WORK REQUIRED – Reproduce the listing that follows with no differences at all.

GIVEN INFORMATION –
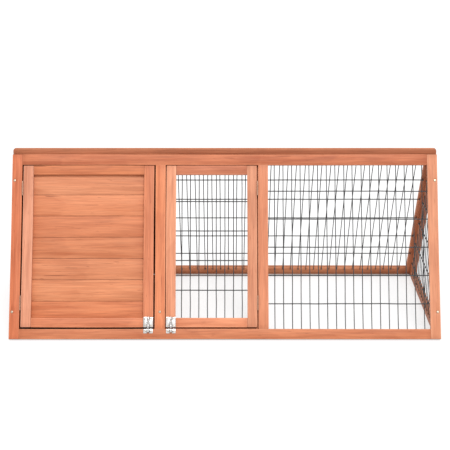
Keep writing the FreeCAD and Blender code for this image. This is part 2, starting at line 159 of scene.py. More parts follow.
def selectEdges(piece, wanted):
    # wanted(a, b) is asked of every edge's two ends; edit mode is left in edge select
    pickOnly(piece)
    startEdit()
    bpy.ops.mesh.select_mode(type="EDGE")
    bpy.ops.mesh.select_all(action="DESELECT")
    leaveEdit()
    points = piece.data.vertices
    for edge in piece.data.edges:
        a, b = (points[i].co for i in edge.vertices)
        edge.select = bool(wanted(a, b))
    startEdit()


def selectPoints(piece, wanted):
    pickOnly(piece)
    startEdit()
    bpy.ops.mesh.select_mode(type="VERT")
    bpy.ops.mesh.select_all(action="DESELECT")
    leaveEdit()
    for point in piece.data.vertices:
        point.select = bool(wanted(point.co))
    startEdit()


def sliceOff(piece, where, normal):
    # cuts away everything on the side that normal points to, and closes the cut
    pickOnly(piece)
    startEdit()
    bpy.ops.mesh.select_all(action="SELECT")
    bpy.ops.mesh.bisect(plane_co=where, plane_no=normal, use_fill=True, clear_outer=True)
    leaveEdit()


def joinAs(name, pieces):
    clearSelection()
    for piece in pieces:
        piece.select_set(True)
    bpy.context.view_layer.objects.active = pieces[0]
    if len(pieces) > 1:
        bpy.ops.object.join()
    whole = bpy.context.object
    nameAs(whole, name)
    return whole


def smooth(piece, degrees=32):
    pickOnly(piece)
    bpy.ops.object.shade_smooth_by_angle(angle=math.radians(degrees))


def outwards(piece):
    pickOnly(piece)
    startEdit()
    bpy.ops.mesh.select_all(action="SELECT")
    bpy.ops.mesh.normals_make_consistent(inside=False)
    leaveEdit()


# camera first

cameraView = {"place": (0.0, -3.1747, 1.3915), "down": 19.74, "lens": 92.93, "sensor": 36,
              "shiftX": 0.0004, "shiftY": -0.0002}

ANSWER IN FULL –
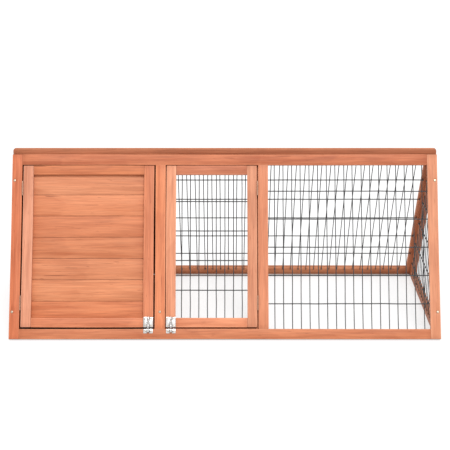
Keep writing the FreeCAD and Blender code for this image. This is part 2, starting at line 159 of scene.py. More parts follow.
def selectEdges(piece, wanted):
    # wanted(a, b) is asked of every edge's two ends; edit mode is left in edge select
    pickOnly(piece)
    startEdit()
    bpy.ops.mesh.select_mode(type="EDGE")
    bpy.ops.mesh.select_all(action="DESELECT")
    leaveEdit()
    points = piece.data.vertices
    for edge in piece.data.edges:
        a, b = (points[i].co for i in edge.vertices)
        edge.select = bool(wanted(a, b))
    startEdit()


def selectPoints(piece, wanted):
    pickOnly(piece)
    startEdit()
    bpy.ops.mesh.select_mode(type="VERT")
    bpy.ops.mesh.select_all(action="DESELECT")
    leaveEdit()
    for point in piece.data.vertices:
        point.select = bool(wanted(point.co))
    startEdit()


def sliceOff(piece, where, normal):
    # cuts away everything on the side that normal points to, and closes the cut
    pickOnly(piece)
    startEdit()
    bpy.ops.mesh.select_all(action="SELECT")
    bpy.ops.mesh.bisect(plane_co=where, plane_no=normal, use_fill=True, clear_outer=True)
    leaveEdit()


def joinAs(name, pieces):
    clearSelection()
    for piece in pieces:
        piece.select_set(True)
    bpy.context.view_layer.objects.active = pieces[0]
    if len(pieces) > 1:
        bpy.ops.object.join()
    whole = bpy.context.object
    nameAs(whole, name)
    return whole


def smooth(piece, degrees=32):
    pickOnly(piece)
    bpy.ops.object.shade_smooth_by_angle(angle=math.radians(degrees))


def outwards(piece):
    pickOnly(piece)
    startEdit()
    bpy.ops.mesh.select_all(action="SELECT")
    bpy.ops.mesh.normals_make_consistent(inside=False)
    leaveEdit()


# camera first

cameraView = {"place": (0.0, -3.1747, 1.3915), "down": 19.74, "lens": 92.93, "sensor": 36,
              "shiftX": 0.0004, "shiftY": -0.0002}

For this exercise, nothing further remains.